Scarce defects induce anomalous deterministic diffusion

We introduce a simple model of deterministic particles in weakly disordered media which exhibits a transition from normal to anomalous diffusion. The model consists of a set of non-interacting overdamped particles moving on a disordered potential. The disordered potential can be thought as a substrate having some "defects" scattered along a one-dimensional line. The distance between two contiguous defects is assumed to have a heavy-tailed distribution with a given exponent $\alpha$, which means that the defects along the substrate are scarce if $\alpha$ is small. We prove that this system exhibits a transition from normal to anomalous diffusion when the distribution exponent $\alpha$ decreases, i.e., when the defects become scarcer.

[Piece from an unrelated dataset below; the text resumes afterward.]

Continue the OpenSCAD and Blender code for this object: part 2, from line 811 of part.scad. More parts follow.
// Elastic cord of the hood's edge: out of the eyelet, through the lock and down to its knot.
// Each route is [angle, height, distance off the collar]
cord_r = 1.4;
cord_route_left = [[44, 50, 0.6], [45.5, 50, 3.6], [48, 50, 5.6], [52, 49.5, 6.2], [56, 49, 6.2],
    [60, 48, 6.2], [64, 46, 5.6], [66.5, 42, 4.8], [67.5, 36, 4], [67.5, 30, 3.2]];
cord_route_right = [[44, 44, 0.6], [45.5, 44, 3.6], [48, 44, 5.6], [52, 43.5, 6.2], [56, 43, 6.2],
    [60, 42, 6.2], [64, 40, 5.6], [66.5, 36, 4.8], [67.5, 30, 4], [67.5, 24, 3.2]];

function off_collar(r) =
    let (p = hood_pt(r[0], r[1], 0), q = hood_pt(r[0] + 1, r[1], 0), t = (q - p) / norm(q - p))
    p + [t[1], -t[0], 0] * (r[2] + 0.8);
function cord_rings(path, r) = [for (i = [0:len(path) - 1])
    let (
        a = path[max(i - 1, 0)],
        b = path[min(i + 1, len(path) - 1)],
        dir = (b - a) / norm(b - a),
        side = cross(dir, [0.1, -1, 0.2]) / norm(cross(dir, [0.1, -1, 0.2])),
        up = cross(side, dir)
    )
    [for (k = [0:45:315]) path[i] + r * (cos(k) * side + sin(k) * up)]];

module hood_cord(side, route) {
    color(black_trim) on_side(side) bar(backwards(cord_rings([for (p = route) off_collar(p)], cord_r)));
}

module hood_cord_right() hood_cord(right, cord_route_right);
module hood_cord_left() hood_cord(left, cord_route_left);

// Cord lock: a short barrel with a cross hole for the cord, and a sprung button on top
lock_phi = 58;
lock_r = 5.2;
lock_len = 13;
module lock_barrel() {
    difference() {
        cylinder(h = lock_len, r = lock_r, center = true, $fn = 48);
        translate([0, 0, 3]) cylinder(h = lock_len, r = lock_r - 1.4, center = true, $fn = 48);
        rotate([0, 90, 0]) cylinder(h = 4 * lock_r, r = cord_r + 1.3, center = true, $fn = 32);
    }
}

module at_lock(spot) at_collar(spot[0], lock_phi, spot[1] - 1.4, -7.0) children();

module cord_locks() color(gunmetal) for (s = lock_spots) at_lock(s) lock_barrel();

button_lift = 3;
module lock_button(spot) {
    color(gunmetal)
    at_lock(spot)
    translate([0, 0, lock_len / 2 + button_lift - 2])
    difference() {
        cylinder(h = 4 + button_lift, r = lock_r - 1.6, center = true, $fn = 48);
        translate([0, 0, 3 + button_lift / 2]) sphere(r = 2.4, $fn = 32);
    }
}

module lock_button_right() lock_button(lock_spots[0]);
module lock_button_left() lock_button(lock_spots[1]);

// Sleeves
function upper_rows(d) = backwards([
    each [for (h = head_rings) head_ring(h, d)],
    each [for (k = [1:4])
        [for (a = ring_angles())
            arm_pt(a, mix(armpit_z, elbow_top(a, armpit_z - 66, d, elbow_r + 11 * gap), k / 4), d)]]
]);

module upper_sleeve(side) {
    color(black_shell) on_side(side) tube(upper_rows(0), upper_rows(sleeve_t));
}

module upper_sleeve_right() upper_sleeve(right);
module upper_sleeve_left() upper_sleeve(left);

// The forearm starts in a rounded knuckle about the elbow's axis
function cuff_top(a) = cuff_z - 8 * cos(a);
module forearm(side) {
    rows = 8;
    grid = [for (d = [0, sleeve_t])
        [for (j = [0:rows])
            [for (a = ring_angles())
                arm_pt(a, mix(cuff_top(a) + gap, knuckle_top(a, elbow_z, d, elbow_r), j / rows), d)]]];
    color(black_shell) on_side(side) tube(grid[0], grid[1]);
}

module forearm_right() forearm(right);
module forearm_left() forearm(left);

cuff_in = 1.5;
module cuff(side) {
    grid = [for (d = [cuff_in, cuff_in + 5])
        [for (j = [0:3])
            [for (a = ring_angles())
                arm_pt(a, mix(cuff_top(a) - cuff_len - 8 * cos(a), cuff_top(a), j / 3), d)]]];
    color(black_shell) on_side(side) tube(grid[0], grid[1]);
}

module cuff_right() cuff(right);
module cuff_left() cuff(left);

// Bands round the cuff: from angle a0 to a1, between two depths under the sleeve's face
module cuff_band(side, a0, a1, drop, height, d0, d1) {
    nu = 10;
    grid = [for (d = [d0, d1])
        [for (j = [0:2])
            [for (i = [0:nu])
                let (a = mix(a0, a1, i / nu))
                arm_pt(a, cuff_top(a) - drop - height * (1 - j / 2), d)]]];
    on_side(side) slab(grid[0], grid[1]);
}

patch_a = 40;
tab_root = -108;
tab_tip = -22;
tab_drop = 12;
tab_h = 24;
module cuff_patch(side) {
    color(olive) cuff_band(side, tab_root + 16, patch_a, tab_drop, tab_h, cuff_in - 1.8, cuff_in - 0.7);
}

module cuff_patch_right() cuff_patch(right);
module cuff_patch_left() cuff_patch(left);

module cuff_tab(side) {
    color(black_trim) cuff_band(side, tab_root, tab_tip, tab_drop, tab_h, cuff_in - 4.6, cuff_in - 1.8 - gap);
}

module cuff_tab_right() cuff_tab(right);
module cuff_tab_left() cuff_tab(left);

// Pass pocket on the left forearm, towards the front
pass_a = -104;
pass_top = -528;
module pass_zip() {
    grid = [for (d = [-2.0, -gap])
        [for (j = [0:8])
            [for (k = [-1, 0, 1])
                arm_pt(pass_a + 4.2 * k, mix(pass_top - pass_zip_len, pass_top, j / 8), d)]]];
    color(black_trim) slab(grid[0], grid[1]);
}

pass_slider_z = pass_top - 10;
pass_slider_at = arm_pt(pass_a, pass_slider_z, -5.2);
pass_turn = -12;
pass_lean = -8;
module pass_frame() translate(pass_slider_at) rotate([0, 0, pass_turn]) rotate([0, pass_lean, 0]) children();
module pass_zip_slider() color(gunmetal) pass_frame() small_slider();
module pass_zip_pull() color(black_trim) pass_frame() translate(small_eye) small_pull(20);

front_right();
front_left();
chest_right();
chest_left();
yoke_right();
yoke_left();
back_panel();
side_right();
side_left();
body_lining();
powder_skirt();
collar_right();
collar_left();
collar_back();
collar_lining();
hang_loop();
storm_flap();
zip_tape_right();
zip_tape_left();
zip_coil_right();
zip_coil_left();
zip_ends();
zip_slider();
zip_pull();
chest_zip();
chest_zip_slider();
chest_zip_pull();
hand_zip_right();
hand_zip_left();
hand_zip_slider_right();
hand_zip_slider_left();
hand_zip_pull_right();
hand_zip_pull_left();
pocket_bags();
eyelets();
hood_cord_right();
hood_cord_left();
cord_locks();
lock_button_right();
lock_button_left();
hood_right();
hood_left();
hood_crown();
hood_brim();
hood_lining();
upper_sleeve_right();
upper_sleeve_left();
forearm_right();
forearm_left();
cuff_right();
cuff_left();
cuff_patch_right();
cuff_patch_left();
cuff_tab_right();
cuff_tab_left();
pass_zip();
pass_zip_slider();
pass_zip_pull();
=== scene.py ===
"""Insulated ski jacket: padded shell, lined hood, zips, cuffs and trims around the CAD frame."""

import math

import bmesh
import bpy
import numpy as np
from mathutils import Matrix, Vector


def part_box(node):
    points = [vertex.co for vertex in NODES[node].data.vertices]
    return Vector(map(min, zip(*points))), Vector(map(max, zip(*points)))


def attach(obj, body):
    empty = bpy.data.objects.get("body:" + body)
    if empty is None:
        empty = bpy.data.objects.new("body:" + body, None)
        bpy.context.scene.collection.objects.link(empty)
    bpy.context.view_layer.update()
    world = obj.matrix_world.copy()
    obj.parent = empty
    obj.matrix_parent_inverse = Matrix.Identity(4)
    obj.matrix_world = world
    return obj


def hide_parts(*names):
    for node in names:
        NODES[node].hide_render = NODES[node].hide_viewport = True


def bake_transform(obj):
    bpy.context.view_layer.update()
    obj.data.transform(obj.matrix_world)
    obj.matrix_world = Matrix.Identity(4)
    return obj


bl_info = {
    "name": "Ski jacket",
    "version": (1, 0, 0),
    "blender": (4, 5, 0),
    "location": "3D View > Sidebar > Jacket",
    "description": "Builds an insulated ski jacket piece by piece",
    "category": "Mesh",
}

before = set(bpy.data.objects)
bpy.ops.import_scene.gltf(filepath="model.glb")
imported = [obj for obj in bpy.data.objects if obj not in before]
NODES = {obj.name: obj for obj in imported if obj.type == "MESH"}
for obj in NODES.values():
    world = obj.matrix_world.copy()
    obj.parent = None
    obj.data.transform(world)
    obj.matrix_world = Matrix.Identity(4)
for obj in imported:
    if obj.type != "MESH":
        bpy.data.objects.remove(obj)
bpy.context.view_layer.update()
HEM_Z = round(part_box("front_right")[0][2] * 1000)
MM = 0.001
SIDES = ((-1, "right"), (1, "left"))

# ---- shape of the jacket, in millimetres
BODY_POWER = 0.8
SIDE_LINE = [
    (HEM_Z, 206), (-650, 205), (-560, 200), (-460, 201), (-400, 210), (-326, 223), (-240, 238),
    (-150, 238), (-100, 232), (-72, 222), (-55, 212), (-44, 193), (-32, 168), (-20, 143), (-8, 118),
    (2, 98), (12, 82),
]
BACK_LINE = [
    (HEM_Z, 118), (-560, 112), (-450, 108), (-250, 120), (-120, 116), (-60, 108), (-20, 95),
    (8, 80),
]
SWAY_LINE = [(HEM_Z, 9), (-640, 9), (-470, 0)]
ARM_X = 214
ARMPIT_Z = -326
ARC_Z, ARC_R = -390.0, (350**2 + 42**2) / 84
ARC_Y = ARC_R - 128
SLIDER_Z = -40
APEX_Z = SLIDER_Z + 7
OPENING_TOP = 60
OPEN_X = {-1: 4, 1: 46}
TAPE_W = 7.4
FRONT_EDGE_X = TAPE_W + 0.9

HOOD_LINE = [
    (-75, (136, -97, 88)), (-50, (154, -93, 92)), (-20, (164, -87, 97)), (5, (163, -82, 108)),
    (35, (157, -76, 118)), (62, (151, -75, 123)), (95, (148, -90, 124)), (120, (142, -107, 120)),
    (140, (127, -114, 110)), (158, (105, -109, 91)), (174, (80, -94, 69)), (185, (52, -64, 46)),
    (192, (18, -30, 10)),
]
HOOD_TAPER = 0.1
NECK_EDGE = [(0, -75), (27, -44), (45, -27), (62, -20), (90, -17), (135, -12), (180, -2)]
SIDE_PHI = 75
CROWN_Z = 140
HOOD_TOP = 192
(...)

Thus we identify three distinct scenarios: a normal diffusive phase for $\alpha>2$, a superdiffusive phase for $1/2<\alpha\leq 2$, and a subdiffusive phase for $\alpha \leq 1/2$. We also prove that the particle current is finite for all the values of $\alpha$, which means that the transport is normal independently of the diffusion regime (normal, subdiffusive, or superdiffusive). We give analytical expressions for the effective diffusion coefficient for the normal diffusive phase and analytical expressions for the diffusion exponent in the case of anomalous diffusion. We test all these predictions by means of numerical simulations.